Linda Green on OR in Healthcare

Linda Green of Columbia University was here (Auckland) today and gave a talk on the use of operations research in the health care industry. Most of her presentation was on simple queueing models to gain insight into capacity and scheduling for healthcare. Some of this work has recently been covered in Business Week. One simple “Queueing 101” result that people just don’t understand is that a queueing system with 85% utilization, say, is not 15% inefficient. In fact, this value is the rule of thumb many hospital administrators use to determine optimal intensive care unit (and other hospital unit) sizing. But such a utilization can lead to 10% or more of the patients arriving with no beds for them! The exact number depends on the variability and other statistical measures of the arrival and service processes but aiming for 95% utilization (as some hospitals and districts do) is foolish and dangerous: it will lead inevitably to many turned away (or choosing to leave without being seen, leading to more critical later issues). The world would be a much better place if more people understood some of the basic insights that OR provides.
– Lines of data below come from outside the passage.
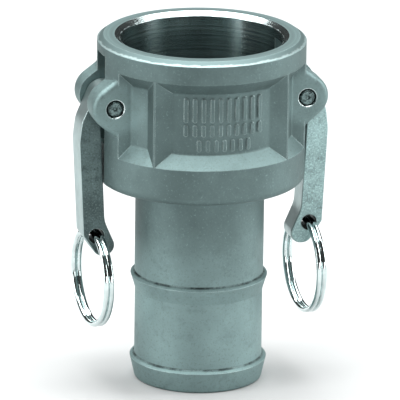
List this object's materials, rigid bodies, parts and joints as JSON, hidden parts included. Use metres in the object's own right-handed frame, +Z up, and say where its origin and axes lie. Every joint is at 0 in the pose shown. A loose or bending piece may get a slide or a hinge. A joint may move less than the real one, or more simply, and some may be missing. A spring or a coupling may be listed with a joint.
{
  "type": "cam-and-groove hose coupling",
  "caption": "Cam-and-groove coupler with a female socket, swinging cam arms with finger rings, a face gasket and a barbed hose shank.",
  "frame": {"origin": "centre of the hose shank's end face, at the base of the bounding box", "axes": "+Z up the socket's axis towards its mouth; the cam arms are on +X and -X, with their pins along Y"},
  "size_m": [0.1006, 0.082, 0.1397],
  "materials": {
    "cast_steel": "as-cast, matte, with a machined mouth and bore",
    "arm_steel": "as-cast, grainy",
    "pin_steel": "turned",
    "ring_wire": "bright drawn wire",
    "rubber": "matte"
  },
  "bodies": {
    "coupler": {"coupler_body": "cast_steel", "gasket": "rubber", "left_pin": "pin_steel", "right_pin": "pin_steel"},
    "right_arm": {"right_cam_arm": "arm_steel"},
    "left_arm": {"left_cam_arm": "arm_steel"},
    "right_ring": {"right_finger_ring": "ring_wire"},
    "left_ring": {"left_finger_ring": "ring_wire"}
  },
  "joints": [
    {"name": "right_arm_hinge", "type": "hinge", "parent": "coupler", "child": "right_arm", "pos_m": [0.03875, 0, 0.11615], "axis": [0, -1, 0], "range_deg": [0, 125]},
    {"name": "left_arm_hinge", "type": "hinge", "parent": "coupler", "child": "left_arm", "pos_m": [-0.03875, 0, 0.11615], "axis": [0, 1, 0], "range_deg": [0, 125]},
    {"name": "right_ring_hinge", "type": "hinge", "parent": "right_arm", "child": "right_ring", "pos_m": [0.0432, 0, 0.0616], "axis": [0, -1, 0], "range_deg": [-20, 150]},
    {"name": "left_ring_hinge", "type": "hinge", "parent": "left_arm", "child": "left_ring", "pos_m": [-0.0432, 0, 0.0616], "axis": [0, 1, 0], "range_deg": [-20, 150]}
  ]
}
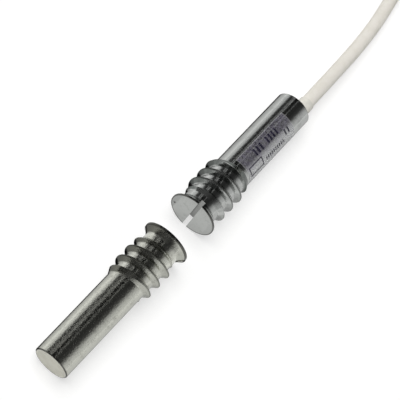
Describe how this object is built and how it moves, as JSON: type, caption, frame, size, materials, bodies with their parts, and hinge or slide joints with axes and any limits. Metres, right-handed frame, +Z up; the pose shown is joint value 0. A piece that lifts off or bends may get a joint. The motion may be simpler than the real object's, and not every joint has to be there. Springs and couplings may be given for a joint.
{
  "type": "magnetic reed switch",
  "caption": "Door contact of slotted, threaded metal barrels: a sealed reed switch half with its cable and a matching magnet half, lying flange to flange.",
  "frame": {"origin": "on the surface that both halves lie on, midway between the two flange faces", "axes": "+X along the two halves' common line, from the magnet half to the switch half and its cable; +Z up from the surface"},
  "size_m": [0.2364, 0.0333, 0.014],
  "materials": {
    "housing": "satin nickel plate on turned brass",
    "reed_glass": "clear, slightly green",
    "reed_sleeve": "soft silicone, matte",
    "reed_metal": "plated nickel-iron",
    "copper": "bare copper strands",
    "core_white": "white insulation",
    "core_brown": "brown insulation",
    "core_green": "green insulation",
    "core_yellow": "yellow insulation",
    "solder": "bright solder",
    "potting": "cast epoxy",
    "bush": "moulded, off-white",
    "jacket": "off-white PVC, slightly warm",
    "tie": "natural nylon band",
    "label": "clear film with a violet tint",
    "magnet": "plated magnet alloy",
    "end_disc": "moulded, pale beige-grey"
  },
  "bodies": {
    "root": {"switch_housing": "housing", "magnet_housing": "housing", "reed_glass": "reed_glass", "reed_sleeve": "reed_sleeve", "reed_blade_front": "reed_metal", "reed_blade_rear": "reed_metal", "conductor_white": "copper", "conductor_brown": "copper", "conductor_green": "copper", "conductor_yellow": "copper", "core_white": "core_white", "core_brown": "core_brown", "core_green": "core_green", "core_yellow": "core_yellow", "solder_front": "solder", "solder_rear": "solder", "solder_tamper": "solder", "switch_potting": "potting", "cable_bush": "bush", "cable_run": "jacket", "cable_hank": "jacket", "cable_tail": "jacket", "hank_tie": "tie", "tail_core_white": "core_white", "tail_core_brown": "core_brown", "tail_core_green": "core_green", "tail_core_yellow": "core_yellow", "tail_tip_white": "copper", "tail_tip_brown": "copper", "tail_tip_green": "copper", "tail_tip_yellow": "copper", "label_film": "label", "magnet": "magnet", "magnet_potting": "potting", "magnet_end_disc": "end_disc"}
  },
  "joints": []
}
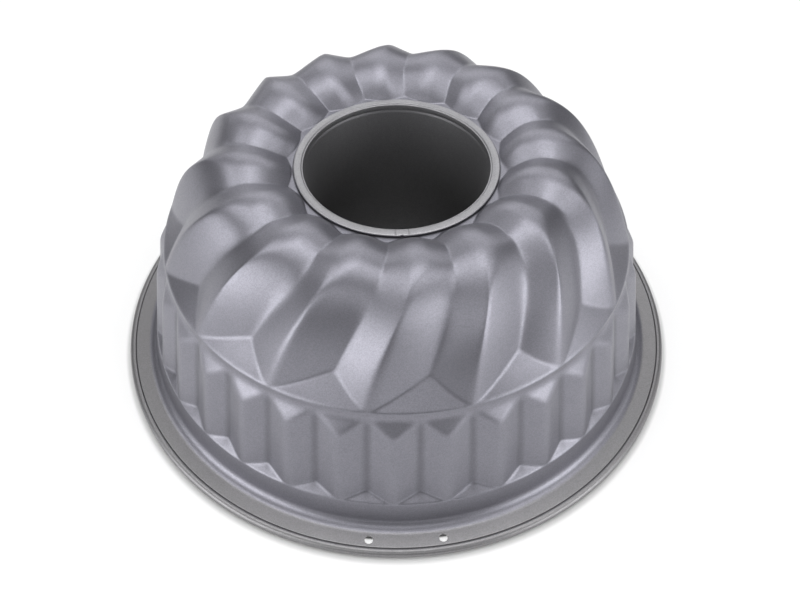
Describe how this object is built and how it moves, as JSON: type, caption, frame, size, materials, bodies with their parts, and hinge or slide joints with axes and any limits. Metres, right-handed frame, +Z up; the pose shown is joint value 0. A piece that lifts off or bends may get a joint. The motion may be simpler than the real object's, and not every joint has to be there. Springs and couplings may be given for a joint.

2 thoughts on “Linda Green on OR in Healthcare”

  1. Dear Sir,

    Regarding hospital efficiency, when I was at the Faculty I remember reading loads of material about health economics and the use of non-parametric techniques for analysing hospital efficiency. I never thought of queuing theory to be used in that area (me daft!).

    I think it should be of interest to health economist to learn a little bit of queueing theory to apply a joint analysis, since efficiency analysis was always seen as “static” (no queues).